If this were not preceded by so much other drastically misrepresented doctrine, this would be a rather small matter. But the concluding paragraph of the sermon shows that this is not a small misunderstanding at all, but is the very focus of the sermon.
What I really take from this is that God says, “I want you to get excited about it. I want you to know His amazing grace in a personal, very real way. I want you to be filled with hope and I want you to go from here and face the things that you have to face, keeping your Bifocals on and looking at what’s going on in the world around you, yet expecting that God’s Word will always prevail. And I want you to tell somebody about it. I want you to share that good news of great joy, in Jesus’ name. Amen.”
This is not at all what was prophesied by Isaiah. The pastor says that what he really takes from Isaiah’s prophecy concerning the freedom, that is, the FORGIVENESS, that God accomplished in the suffering and death of Jesus is that this is about the congregation and what the congregation is going to do for the world and for themselves in the world.
Warning! Warning!
A person does get tired of shouting this continually. Yet according to this God who bestows His salvation by grace through faith in the merits of Jesus Christ, it continues to be necessary.

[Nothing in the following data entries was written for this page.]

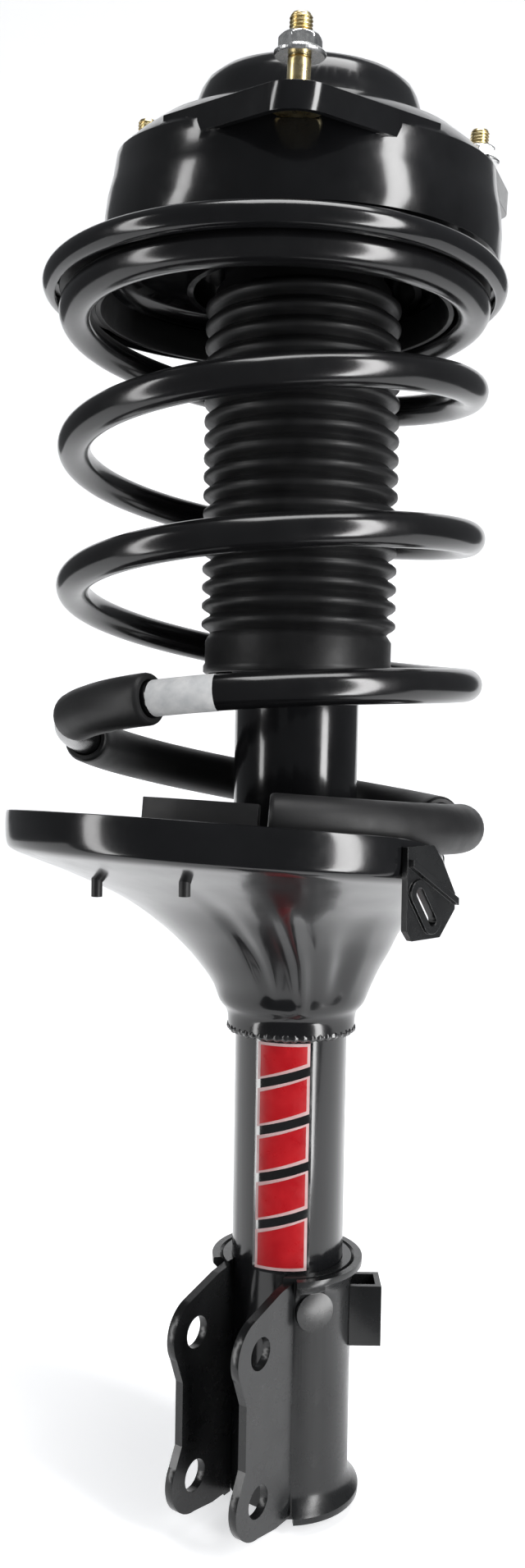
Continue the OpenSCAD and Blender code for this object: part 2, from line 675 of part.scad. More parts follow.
// Lip that turns outwards at an open end of the wrap; up is 1 at the bottom, -1 at the top
module flared_rim(z, up) {
    translate([0, 0, z]) rotate([0, 0, -48]) rotate_extrude(angle = 276, $fn = 96)
        polygon([[tube_r + 0.1, up * 9], [wrap_r, up * 10], [wrap_r + 0.9, up * 6.6],
            [wrap_r + 3.4, up * 3.4], [wrap_r + 4.4, up * 2.4], [wrap_r + 4.4, 0],
            [wrap_r + 1.6, 0], [wrap_r - 1.4, up * 3]]);
}

module tube_label() {
    color([0.8, 0.1, 0.1]) rotate([0, 0, -93]) rotate_extrude(angle = 60, $fn = 96)
        translate([tube_r + 0.02, -438]) square([0.25, 93.4]);
}

mount_shell();
dome_cap();
mount_rubber();
mount_sleeve();
mount_washer_upper();
mount_washer_lower();
rod_nut();
mount_studs();
stud_nuts();
bearing_plate();
bearing_race_upper();
bearing_balls();
bearing_cage();
bearing_race_lower();
bearing_seal();
upper_seat();
upper_isolator();
dust_boot();
bump_cup();
bump_stop();
piston_rod();
piston();
piston_ring();
piston_nut();
rebound_stop();
strut_tube();
tube_base();
tube_cap();
rod_guide();
rod_seal();
inner_cylinder();
base_valve();
coil_spring();
spring_sleeves();
lower_seat();
lower_isolator();
hose_bracket();
line_bracket();
knuckle_bracket();
tube_label();
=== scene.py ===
"""Looks of the strut assembly: detailed pieces, procedural materials, light and camera."""

import math

import bpy
from mathutils import Matrix, Vector


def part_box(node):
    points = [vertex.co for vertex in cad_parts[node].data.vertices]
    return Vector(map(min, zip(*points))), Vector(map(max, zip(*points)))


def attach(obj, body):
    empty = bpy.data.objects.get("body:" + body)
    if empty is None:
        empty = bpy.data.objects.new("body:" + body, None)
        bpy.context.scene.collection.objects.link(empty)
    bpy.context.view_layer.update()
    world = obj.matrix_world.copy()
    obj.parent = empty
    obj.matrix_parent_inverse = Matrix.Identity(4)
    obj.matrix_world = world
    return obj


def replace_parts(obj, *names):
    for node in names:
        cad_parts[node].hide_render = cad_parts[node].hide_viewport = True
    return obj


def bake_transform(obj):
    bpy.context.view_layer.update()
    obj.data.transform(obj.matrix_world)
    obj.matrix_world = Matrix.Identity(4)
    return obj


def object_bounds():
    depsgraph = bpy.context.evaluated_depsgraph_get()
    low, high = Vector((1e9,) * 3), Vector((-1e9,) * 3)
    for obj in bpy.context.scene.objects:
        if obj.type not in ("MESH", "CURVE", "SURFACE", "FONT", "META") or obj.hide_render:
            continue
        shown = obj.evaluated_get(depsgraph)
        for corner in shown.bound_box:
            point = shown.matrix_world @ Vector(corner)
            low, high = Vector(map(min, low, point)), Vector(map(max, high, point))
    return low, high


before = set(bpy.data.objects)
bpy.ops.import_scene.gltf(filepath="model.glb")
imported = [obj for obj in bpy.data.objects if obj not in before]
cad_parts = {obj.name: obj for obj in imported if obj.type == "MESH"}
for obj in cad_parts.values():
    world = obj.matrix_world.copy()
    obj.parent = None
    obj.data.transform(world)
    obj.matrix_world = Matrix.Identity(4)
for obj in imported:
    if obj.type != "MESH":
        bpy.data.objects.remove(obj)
CAD_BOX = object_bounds()

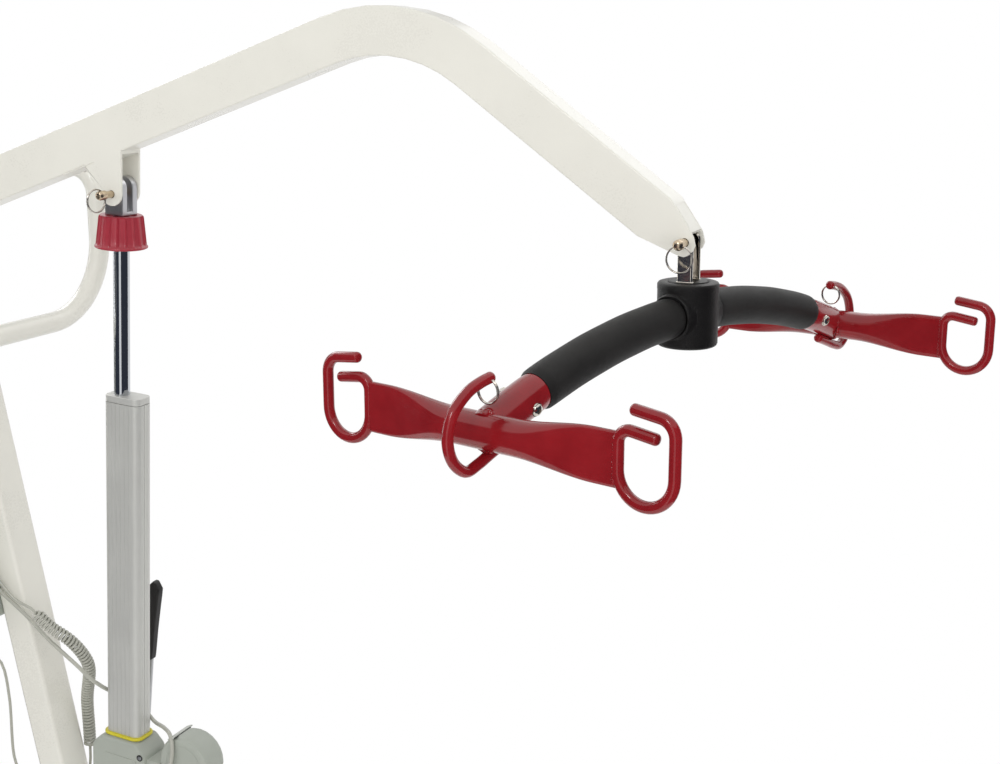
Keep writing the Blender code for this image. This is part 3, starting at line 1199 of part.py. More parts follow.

Beware People! For your own sake, for the sake of your families, for the sake of the congregations, and for the sake of your pastors, beware and call out with the warning. Perhaps at least a few will hear.
Do keep in mind that the warning is not the primary object. The warning is meant to prepare the way of the good news that by God’s grace forgiveness is granted for Jesus’ sake. With forgiveness comes life, salvation, and all the blessings of God's grace. But forgiveness is the foundation, not merely something to sweeten the pot.